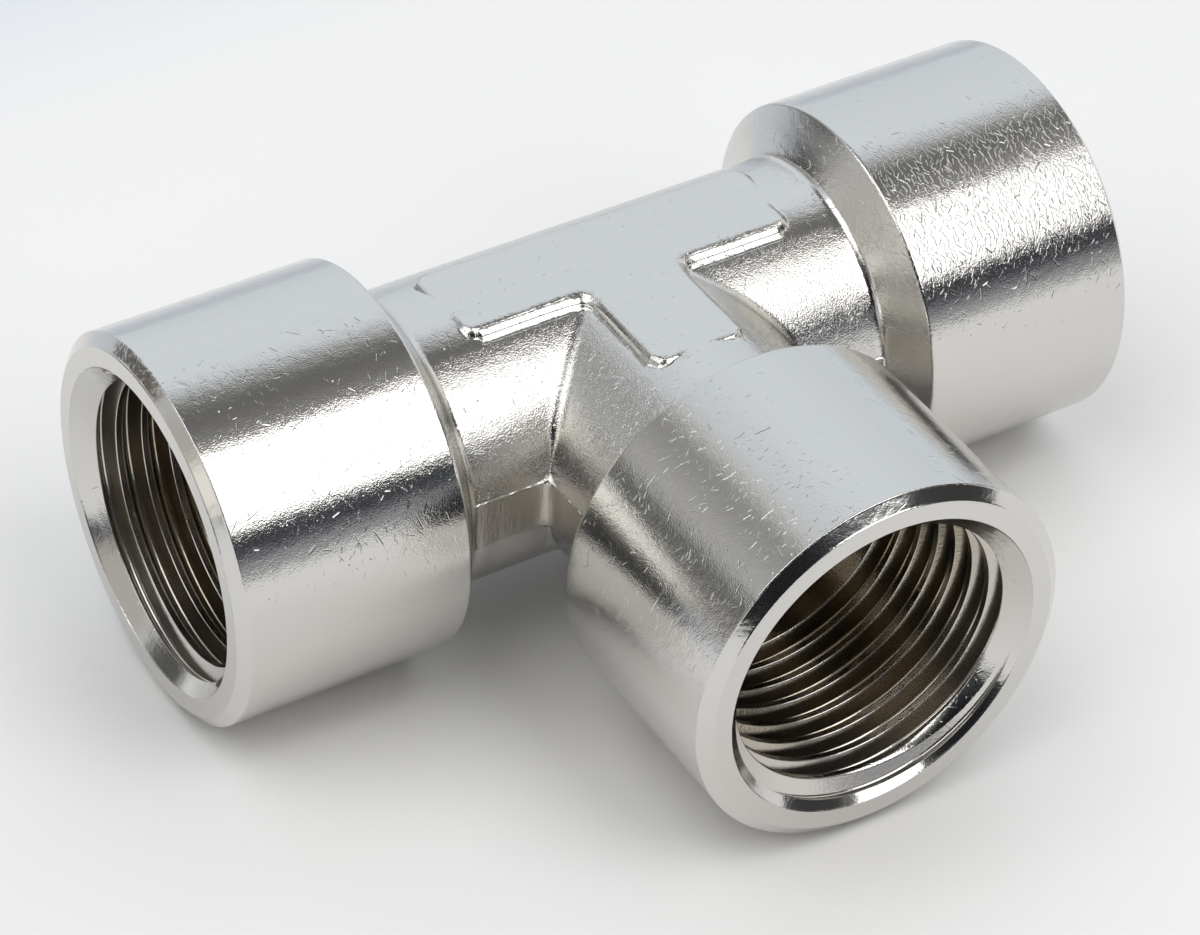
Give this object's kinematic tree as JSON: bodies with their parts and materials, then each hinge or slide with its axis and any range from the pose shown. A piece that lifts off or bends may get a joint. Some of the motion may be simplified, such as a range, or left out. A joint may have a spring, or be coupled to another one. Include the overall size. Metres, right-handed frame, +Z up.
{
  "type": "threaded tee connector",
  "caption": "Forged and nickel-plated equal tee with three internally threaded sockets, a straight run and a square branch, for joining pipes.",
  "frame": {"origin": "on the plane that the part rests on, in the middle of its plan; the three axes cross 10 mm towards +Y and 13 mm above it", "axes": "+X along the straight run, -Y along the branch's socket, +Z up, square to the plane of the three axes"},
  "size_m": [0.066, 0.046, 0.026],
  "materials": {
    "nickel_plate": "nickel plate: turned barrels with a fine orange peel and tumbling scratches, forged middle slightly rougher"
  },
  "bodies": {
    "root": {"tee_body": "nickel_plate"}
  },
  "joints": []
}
◇ ◇ ◇ ◇
Write out each line of the data above again, exactly as given.

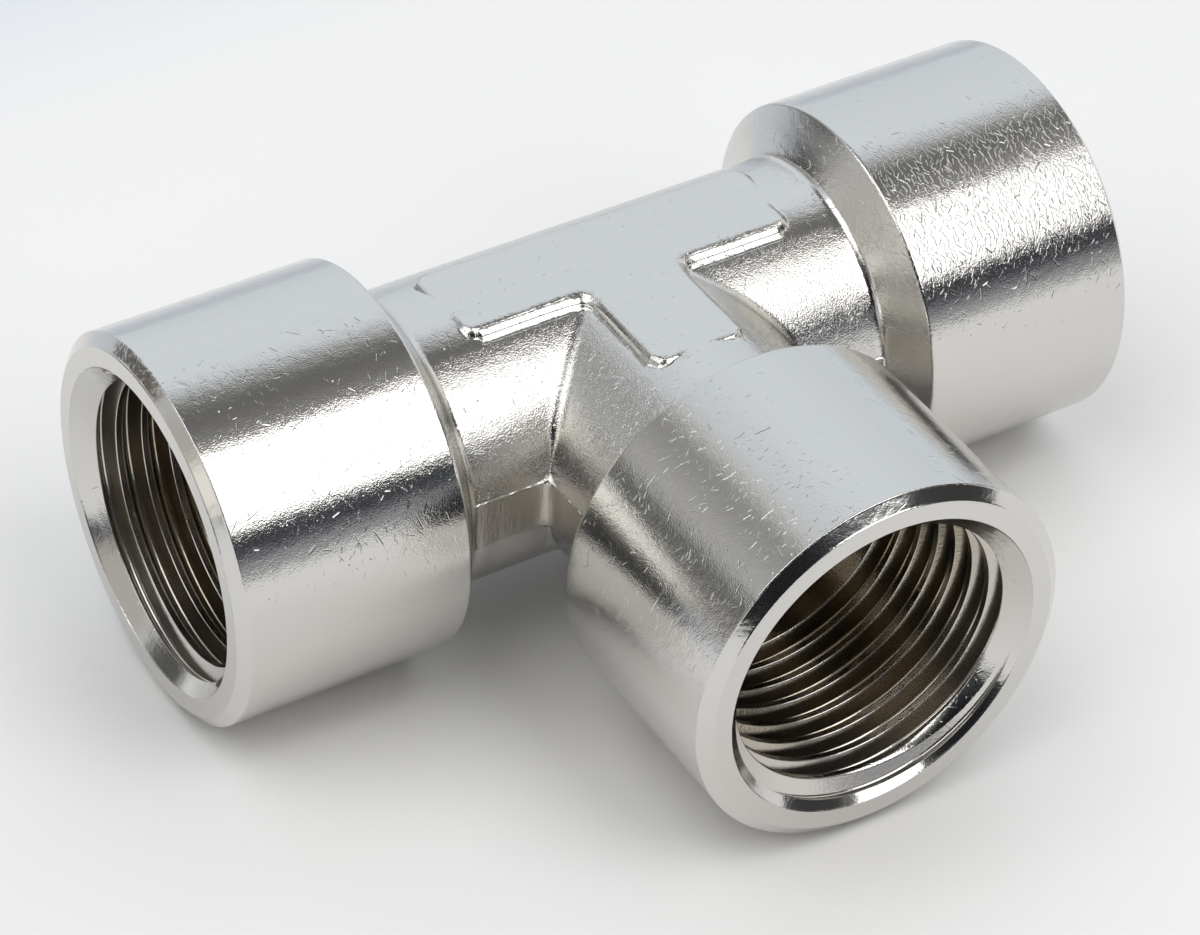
Give this object's kinematic tree as JSON: bodies with their parts and materials, then each hinge or slide with its axis and any range from the pose shown. A piece that lifts off or bends may get a joint. Some of the motion may be simplified, such as a range, or left out. A joint may have a spring, or be coupled to another one. Include the overall size. Metres, right-handed frame, +Z up.
{
  "type": "threaded tee connector",
  "caption": "Forged and nickel-plated equal tee with three internally threaded sockets, a straight run and a square branch, for joining pipes.",
  "frame": {"origin": "on the plane that the part rests on, in the middle of its plan; the three axes cross 10 mm towards +Y and 13 mm above it", "axes": "+X along the straight run, -Y along the branch's socket, +Z up, square to the plane of the three axes"},
  "size_m": [0.066, 0.046, 0.026],
  "materials": {
    "nickel_plate": "nickel plate: turned barrels with a fine orange peel and tumbling scratches, forged middle slightly rougher"
  },
  "bodies": {
    "root": {"tee_body": "nickel_plate"}
  },
  "joints": []
}